The point of keeping Rorschach’s journal distinct from his detective work in the opening pages is to create, in the mind of the audience, a distinction between the man and the mask. The man, Walter Kovacs, is a violent sociopath; the mask, Rorschach, can channel the man’s tendencies into productive policing and temper his violence. This distinction indicates that he’s going to be a character whose psychological state is difficult to read. It’s almost like people will see what they want to see in him because he’s wearing a fucking Rorschach test. By which I only mean to suggest that despite his fidelity to the panels, Synder’s missed the entire point of the scene in order to make it more conventional. That’s why his Rorschach says quite a bit more than Moore and Gibbon’s:
Rorschach’s “HUNH” and “EHH” are thinking noises of the sort people make when lost deep in thought. In the third panel, Rorschach recognizes that the size of the interior of the closet seems odd; in the fourth, he improvises a means of measuring the closet’s depth; in the fifth he measures the exterior; in the sixth he measures the interior. And Moore and Gibbons are clever enough to emphasize the crook in the hanger. It’s literally in the dead center of the fifth panel — meaning it’s in the dead center of a page scripted by Alan Moore and therefore quite important:
Only when he compares the location of the crook on the interior in panel six does Rorschach realize that there’s a secret compartment.
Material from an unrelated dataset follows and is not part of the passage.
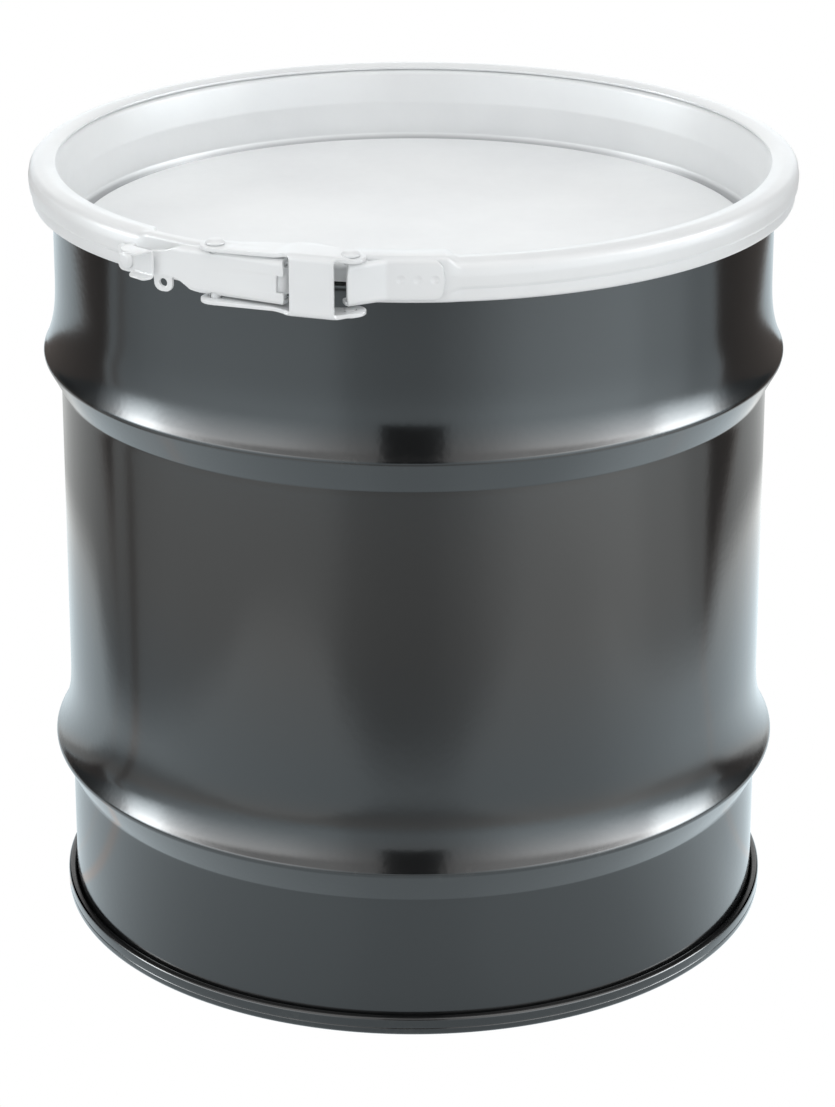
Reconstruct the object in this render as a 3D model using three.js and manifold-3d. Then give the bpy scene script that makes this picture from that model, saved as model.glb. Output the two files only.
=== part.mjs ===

These panels are evidence of a process of deduction at work. He’s more than a vigilante obsessed with a citizenry slipping into sin — he’s a proper detective who’s capable of improvisation in the course of his investigations. Or he opens a random closet, slides the clothes aside and sees a button:
Then he presses it. Great work there Detective Rorschach! Not sure how you thought of that! I think my point is obvious: Snyder may be faithful to the design elements of particular panels, but more often than not he entirely misreads the significance of the work he slavishly imitates. Now that I’ve established that, I can say that a similar dynamic is at work in The Dark Knight Returns: panels from the graphic novel appear on the screen in a manner that demonstrates the Olivia, the director, didn’t quite understand their import. Consider this action sequence in which the Batman runs across a tightrope from one building to another:
Is shot square in his symbol and staggers:
Begins to fall:
Then fires his grappling gun at an escaping helicopter:
This sequence seems like typical heat-of-the-moment Batman: expensive body armor and years of training allow him to routinely do the impossible. He doesn’t need to think — he’s a man of pure reaction. Even after all these years of not being the Batman — the word “Returns” is in the title for a reason — his instincts allow him to act unconsciously. Such is the impression created by the adaptation. One problem: although that last capture above does reproduce an iconic silent splash page, the rest of those panels should sound, via interior monologue, like this:
Whereas with Rorschach there should’ve been no interior monologue, in The Dark Knight Returns there should have been. The point of the book is that Batman’s falling off buildings worried about having a heart attack and trying to console himself on the dignity of his impending death. Those are very un-Batman-like things to be thinking in the middle of a fight. Eliminating the interior monologue has reduced him to his body — which I grant is the point of many a Batman story, e.g. Bruce Wayne escaping the vaguely Asian pit in The Dark Knight Rises. It’s just not the point of this one. It’s the opposite of the point. But as with Synder, the desire to be faithful to the original work has resulted in something utterly different and more mundane. I led with the discussion of Rorschach because I don’t want people to assume that I’m making the common criticism that comics handle interiority better than film because we can “see” people think in them. That’s not the point — especially not with a Frank Miller book, since the tone of the interior monologue comes straight from film noir’s tradition of voice-overs — which, of course, comes from the first person perspective of the detective novels on which they were based, but that’s not the point either. The point here is that the films of two of the greatest graphic novels of the 1980s are both significantly worse than they have to be because they were adapted by people who fundamentally didn’t understand how they worked.
They’re the equivalent of a parrot trained to greet visitors with a hearty “Hello! Good to see you!” It doesn’t have a fucking clue what it’s saying but somehow we’re convinced we hear language.